Task instructions: Write out only the span of lines that begins at the line with "offset(amount=rim_sheet + weld_fit, side=Side.RIGHT)" and ends at the line with "if obj.type not". Keep both end lines, word for word.

Data extract:
---

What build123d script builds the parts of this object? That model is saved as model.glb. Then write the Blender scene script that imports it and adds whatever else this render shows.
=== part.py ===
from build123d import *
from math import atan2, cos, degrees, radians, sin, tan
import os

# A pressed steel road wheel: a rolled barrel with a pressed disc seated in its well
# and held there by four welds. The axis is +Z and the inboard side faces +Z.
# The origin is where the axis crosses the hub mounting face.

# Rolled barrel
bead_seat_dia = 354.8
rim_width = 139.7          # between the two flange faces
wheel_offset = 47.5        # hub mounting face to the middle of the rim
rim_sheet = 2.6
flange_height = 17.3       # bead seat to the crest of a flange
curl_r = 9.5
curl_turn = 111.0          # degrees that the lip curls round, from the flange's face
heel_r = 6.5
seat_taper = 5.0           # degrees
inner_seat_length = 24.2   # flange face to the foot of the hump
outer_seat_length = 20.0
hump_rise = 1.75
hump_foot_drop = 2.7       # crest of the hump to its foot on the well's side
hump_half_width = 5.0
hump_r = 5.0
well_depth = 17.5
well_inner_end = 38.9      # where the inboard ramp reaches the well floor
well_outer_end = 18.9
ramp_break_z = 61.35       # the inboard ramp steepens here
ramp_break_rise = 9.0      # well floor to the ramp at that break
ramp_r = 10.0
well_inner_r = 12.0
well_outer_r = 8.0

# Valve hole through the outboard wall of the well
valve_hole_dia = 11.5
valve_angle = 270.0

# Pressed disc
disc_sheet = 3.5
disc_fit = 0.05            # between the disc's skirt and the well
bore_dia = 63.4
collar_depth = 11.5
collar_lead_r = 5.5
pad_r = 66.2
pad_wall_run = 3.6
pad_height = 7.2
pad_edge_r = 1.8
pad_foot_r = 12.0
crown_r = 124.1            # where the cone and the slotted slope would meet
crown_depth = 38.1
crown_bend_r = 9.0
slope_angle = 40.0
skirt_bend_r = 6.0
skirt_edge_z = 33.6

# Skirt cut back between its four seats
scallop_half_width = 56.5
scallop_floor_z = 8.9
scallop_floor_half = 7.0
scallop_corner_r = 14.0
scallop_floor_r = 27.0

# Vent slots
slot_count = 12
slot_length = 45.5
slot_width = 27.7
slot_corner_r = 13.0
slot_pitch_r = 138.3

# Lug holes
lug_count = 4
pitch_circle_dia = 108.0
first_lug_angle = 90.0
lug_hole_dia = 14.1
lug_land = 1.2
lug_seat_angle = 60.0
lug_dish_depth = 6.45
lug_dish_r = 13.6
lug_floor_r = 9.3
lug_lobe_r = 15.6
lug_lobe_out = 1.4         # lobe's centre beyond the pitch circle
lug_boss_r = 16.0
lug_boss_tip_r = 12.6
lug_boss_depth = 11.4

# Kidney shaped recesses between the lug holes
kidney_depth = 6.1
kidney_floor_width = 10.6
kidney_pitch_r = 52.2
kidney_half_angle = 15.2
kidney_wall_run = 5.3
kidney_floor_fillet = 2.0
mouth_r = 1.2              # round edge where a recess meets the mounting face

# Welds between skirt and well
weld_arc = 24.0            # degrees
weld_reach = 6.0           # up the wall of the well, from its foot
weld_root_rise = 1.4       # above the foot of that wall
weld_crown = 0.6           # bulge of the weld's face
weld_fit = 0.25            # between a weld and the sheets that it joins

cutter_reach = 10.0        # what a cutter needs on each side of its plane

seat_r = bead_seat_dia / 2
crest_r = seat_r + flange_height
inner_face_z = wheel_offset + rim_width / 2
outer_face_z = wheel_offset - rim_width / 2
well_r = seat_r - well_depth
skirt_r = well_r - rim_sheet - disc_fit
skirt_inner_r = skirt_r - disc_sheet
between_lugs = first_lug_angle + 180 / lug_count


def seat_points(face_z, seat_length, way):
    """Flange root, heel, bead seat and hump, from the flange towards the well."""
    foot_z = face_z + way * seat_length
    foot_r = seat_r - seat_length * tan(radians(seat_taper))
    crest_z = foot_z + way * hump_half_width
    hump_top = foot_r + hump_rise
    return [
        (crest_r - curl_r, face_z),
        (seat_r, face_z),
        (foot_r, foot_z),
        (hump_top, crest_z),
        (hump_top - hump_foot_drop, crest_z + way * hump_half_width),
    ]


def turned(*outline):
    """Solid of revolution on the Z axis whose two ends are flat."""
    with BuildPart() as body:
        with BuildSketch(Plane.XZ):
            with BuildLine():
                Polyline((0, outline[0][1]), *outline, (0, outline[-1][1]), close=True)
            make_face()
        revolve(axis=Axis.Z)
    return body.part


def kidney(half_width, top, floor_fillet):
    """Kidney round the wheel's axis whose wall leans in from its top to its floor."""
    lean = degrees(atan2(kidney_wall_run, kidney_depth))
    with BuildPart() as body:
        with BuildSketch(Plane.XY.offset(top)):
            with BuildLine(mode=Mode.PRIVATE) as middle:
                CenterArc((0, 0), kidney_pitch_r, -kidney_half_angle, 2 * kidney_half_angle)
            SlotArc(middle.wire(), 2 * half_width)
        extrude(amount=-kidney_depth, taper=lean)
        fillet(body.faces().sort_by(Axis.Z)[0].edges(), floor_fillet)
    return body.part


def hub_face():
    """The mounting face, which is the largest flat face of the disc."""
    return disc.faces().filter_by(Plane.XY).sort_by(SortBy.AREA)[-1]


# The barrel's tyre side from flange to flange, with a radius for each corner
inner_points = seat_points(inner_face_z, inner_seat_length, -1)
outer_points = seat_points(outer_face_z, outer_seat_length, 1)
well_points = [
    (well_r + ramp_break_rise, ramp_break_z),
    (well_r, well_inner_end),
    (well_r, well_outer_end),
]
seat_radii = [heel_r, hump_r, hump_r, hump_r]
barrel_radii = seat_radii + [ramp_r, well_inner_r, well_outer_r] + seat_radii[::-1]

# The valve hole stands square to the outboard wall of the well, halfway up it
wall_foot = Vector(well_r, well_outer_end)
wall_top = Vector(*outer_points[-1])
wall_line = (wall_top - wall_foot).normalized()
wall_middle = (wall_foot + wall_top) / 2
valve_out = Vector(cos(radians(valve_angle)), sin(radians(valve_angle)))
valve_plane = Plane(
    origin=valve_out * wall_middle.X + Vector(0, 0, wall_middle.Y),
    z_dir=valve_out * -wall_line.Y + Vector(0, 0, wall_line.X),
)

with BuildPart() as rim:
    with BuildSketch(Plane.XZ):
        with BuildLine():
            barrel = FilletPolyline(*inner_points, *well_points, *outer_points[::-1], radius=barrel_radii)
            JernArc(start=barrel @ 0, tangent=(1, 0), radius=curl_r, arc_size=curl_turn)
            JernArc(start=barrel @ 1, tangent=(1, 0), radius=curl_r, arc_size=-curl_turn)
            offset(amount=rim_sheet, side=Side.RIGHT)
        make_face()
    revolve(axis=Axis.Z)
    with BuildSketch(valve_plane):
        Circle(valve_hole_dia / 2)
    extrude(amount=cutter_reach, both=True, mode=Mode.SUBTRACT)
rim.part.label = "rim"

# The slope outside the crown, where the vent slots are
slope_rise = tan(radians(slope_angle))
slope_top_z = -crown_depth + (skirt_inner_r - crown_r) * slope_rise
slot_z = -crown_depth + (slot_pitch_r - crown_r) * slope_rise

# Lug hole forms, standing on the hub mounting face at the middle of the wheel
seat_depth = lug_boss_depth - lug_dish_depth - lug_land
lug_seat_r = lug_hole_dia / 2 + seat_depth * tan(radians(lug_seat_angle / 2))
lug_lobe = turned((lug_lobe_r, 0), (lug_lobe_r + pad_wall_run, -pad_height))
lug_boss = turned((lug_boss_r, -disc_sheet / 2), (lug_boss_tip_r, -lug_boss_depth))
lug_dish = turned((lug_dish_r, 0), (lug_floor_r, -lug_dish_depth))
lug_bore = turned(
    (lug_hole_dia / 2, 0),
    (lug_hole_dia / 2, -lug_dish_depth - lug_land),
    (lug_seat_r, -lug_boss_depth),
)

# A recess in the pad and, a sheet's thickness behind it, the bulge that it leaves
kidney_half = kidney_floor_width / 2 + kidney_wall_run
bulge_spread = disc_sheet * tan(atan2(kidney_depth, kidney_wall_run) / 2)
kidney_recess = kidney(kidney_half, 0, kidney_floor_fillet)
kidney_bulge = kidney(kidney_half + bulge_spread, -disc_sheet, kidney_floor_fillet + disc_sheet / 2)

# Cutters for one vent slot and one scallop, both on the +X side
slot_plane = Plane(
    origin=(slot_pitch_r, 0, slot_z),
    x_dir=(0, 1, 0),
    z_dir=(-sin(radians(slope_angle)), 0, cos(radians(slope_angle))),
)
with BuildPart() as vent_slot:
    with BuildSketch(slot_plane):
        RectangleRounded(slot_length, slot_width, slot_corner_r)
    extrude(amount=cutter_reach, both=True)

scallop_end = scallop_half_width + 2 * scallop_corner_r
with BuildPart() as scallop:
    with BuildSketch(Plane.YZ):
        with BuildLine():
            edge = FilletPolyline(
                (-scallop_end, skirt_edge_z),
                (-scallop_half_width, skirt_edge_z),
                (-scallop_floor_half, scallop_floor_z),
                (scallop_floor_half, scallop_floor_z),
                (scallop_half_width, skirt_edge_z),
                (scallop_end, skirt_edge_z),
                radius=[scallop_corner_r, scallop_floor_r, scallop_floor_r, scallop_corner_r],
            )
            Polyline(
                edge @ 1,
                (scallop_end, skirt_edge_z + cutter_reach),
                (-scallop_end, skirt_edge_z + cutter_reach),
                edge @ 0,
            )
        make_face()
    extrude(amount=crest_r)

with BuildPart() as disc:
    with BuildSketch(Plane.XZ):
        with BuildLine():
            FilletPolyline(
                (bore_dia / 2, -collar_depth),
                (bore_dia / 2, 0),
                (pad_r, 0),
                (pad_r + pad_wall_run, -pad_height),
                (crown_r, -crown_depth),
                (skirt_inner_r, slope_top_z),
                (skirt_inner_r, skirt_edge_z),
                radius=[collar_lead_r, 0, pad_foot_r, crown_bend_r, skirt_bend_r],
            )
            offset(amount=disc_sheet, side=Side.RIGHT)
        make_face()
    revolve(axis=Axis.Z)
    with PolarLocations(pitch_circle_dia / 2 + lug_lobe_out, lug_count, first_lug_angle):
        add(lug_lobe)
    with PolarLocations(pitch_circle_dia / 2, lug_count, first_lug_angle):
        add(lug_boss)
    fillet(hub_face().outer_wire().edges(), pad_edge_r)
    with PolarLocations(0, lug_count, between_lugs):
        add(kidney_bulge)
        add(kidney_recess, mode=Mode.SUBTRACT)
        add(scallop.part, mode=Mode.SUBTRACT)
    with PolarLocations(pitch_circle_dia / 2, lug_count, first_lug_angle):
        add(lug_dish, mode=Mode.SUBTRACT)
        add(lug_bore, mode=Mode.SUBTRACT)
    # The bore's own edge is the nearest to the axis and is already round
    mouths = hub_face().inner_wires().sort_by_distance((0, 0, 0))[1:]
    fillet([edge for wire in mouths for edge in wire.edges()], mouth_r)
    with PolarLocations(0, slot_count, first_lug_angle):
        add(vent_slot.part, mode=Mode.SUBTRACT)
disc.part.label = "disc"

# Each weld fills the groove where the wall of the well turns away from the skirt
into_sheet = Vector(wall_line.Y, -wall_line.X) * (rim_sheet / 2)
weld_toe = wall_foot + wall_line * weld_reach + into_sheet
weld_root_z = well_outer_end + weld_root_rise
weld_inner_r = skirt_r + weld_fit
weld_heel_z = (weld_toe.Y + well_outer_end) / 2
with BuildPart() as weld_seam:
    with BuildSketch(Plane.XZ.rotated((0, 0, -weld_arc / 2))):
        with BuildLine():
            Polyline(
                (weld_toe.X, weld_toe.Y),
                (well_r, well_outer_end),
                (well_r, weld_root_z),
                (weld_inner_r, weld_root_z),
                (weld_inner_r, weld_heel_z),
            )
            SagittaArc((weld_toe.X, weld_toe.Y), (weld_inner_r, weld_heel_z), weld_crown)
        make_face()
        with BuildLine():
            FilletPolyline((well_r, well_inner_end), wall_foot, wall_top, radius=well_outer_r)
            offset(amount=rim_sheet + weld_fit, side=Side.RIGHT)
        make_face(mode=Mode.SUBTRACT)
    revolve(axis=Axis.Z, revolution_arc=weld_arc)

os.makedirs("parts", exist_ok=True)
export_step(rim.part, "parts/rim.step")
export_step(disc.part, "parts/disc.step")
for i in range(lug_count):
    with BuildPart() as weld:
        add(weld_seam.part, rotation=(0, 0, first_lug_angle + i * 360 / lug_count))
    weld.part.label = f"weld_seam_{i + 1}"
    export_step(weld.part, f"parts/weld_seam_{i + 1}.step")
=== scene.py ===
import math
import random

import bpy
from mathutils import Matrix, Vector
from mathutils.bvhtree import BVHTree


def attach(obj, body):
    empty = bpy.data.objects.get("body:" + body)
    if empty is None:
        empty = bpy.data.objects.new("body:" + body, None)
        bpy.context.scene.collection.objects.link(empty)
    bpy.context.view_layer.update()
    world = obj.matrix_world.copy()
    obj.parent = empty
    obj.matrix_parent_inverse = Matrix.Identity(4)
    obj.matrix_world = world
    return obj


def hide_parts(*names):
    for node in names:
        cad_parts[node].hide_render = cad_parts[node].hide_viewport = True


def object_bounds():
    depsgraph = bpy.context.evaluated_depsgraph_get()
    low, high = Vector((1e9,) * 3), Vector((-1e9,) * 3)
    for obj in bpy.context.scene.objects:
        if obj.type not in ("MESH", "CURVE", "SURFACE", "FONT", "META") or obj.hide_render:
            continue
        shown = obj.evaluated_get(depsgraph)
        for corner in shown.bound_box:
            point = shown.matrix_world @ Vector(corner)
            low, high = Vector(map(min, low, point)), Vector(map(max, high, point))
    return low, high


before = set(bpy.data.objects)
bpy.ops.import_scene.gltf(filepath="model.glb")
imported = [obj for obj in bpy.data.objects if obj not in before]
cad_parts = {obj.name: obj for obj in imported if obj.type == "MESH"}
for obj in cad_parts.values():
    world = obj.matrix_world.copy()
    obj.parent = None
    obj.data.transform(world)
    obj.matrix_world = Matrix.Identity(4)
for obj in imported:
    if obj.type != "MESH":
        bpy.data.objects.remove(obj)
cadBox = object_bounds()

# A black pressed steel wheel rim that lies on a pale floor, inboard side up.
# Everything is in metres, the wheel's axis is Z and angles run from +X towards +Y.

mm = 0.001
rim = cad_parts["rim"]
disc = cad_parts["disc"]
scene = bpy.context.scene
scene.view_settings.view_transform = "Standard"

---

Full solution:
            offset(amount=rim_sheet + weld_fit, side=Side.RIGHT)
        make_face(mode=Mode.SUBTRACT)
    revolve(axis=Axis.Z, revolution_arc=weld_arc)

os.makedirs("parts", exist_ok=True)
export_step(rim.part, "parts/rim.step")
export_step(disc.part, "parts/disc.step")
for i in range(lug_count):
    with BuildPart() as weld:
        add(weld_seam.part, rotation=(0, 0, first_lug_angle + i * 360 / lug_count))
    weld.part.label = f"weld_seam_{i + 1}"
    export_step(weld.part, f"parts/weld_seam_{i + 1}.step")
=== scene.py ===
import math
import random

import bpy
from mathutils import Matrix, Vector
from mathutils.bvhtree import BVHTree


def attach(obj, body):
    empty = bpy.data.objects.get("body:" + body)
    if empty is None:
        empty = bpy.data.objects.new("body:" + body, None)
        bpy.context.scene.collection.objects.link(empty)
    bpy.context.view_layer.update()
    world = obj.matrix_world.copy()
    obj.parent = empty
    obj.matrix_parent_inverse = Matrix.Identity(4)
    obj.matrix_world = world
    return obj


def hide_parts(*names):
    for node in names:
        cad_parts[node].hide_render = cad_parts[node].hide_viewport = True


def object_bounds():
    depsgraph = bpy.context.evaluated_depsgraph_get()
    low, high = Vector((1e9,) * 3), Vector((-1e9,) * 3)
    for obj in bpy.context.scene.objects:
        if obj.type not in ("MESH", "CURVE", "SURFACE", "FONT", "META") or obj.hide_render:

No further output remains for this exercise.